It is first of all appalling and disheartening that a matter of a religious attire like this Hijab could cause unnecessary heat. It shows how we’ve allowed our backwardness in this country to come to stay. This issue came up and immediately everybody became lawyers and readers of a constitution that seem to be lost before.

Where were you all and the citation of Sections and subsections when Kayode Bello was expelled from that same Law School for expressing his grievances over the poor welfare and exploitation in the School; something your newly found defiant heroine could not cough at, even when it is evident that all students are victims of the exploitation. She wasn’t brave enough to lend her voice to that issue right?. Everyone has the right to express themselves at the time they wish, I agree. But our lives start to end the day we keep quiet in the face of things that matter to us (the general populace). Religion to the best of my knowledge remains a personal thing.

Kayode was ‘bundled’ out of campus, brutalized and arrested. He was denied exams. He went to Court, won and served the school the order. But until today, the Law School has not obeyed the order. There was no Section 39 of our Constitution then! In fact, we all did not know what a Constitution is. We didn’t know ‘Contempt’. He missed the exams, wasn’t called to Bar eventually and till today remains expelled.

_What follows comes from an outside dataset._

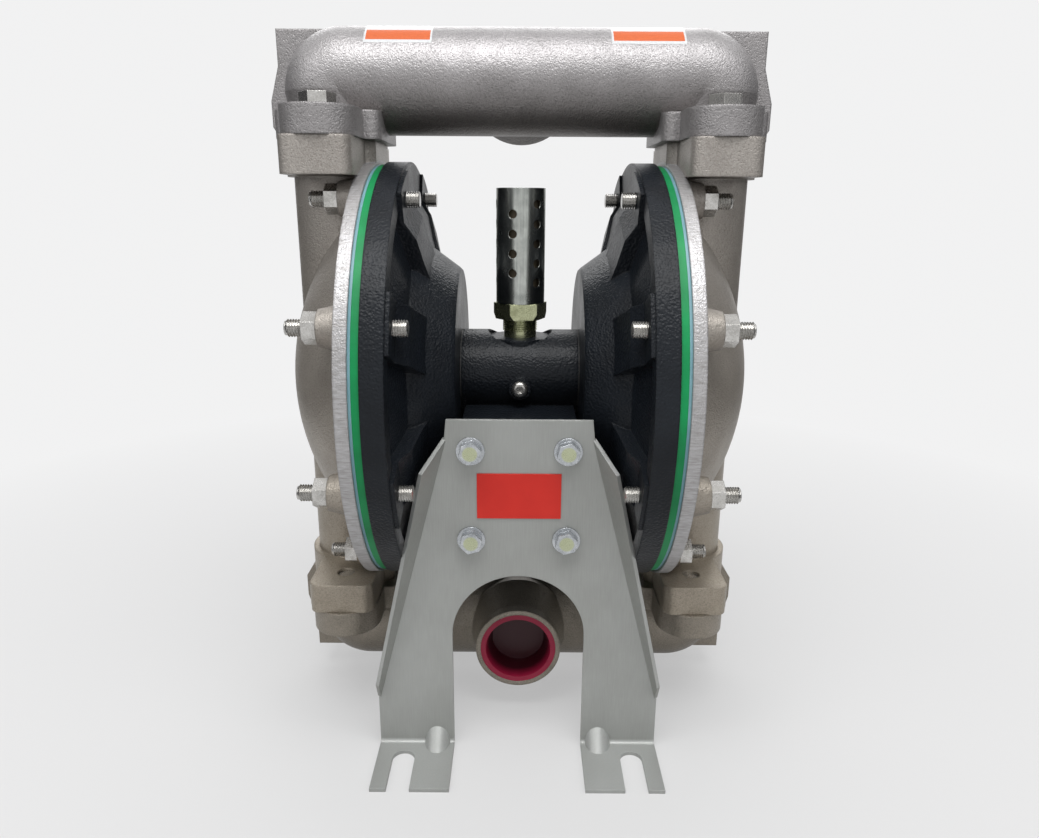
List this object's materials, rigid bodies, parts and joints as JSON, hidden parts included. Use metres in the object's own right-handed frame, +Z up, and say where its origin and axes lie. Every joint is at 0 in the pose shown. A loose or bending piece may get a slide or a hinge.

We did not see e-fliers distributed around asking for his number so as to wade into the matter by Senior lawyers. There was no solidarity from CAN or even MURIC. No emergency press conferences like we are having now.

Isn’t it nauseating that in a multi-religious, supposedly secular country and a secular institution, at a secular 2-hour ceremony, there is a matter of one scarf and everybody wants to shine with it? Would you just imagine how the hall would look like if everyone was allowed to put on their religious faith ornaments? You would be surprised to see a Sango worshipper with braided hair. Remember Nigeria is not Saudi Arabia. It is not ruled by a King.

With the look of things, the volume of misplaced priorities and the level of ignorance in the air, our Court sessions would start with Christian prayer and end with the Islamic prayer someday. You would walk into the courtroom and see a lawyer who is a member of the Lord Chosen Charismatic Ministries with his ‘lemon vest’, a Catholic,  with the crucifix.  The Jewish attire would be worn by the followers (lawyers)  of ‘Nnamdi Kanu’.

That day, our madness as a people would be certified, signed, sealed and delivered.

It is, however, a neocolonial psychological issue, even with the NBA President, to think because people are allowed to wear the scarf in the UK or USA makes it necessary that we accept it in our professional terrain. ‘Who is Nigeria to forbid what the West accepts?’- very faulty thinking. Let me ask you about the gay rights. Did we accept because the USA legalized it?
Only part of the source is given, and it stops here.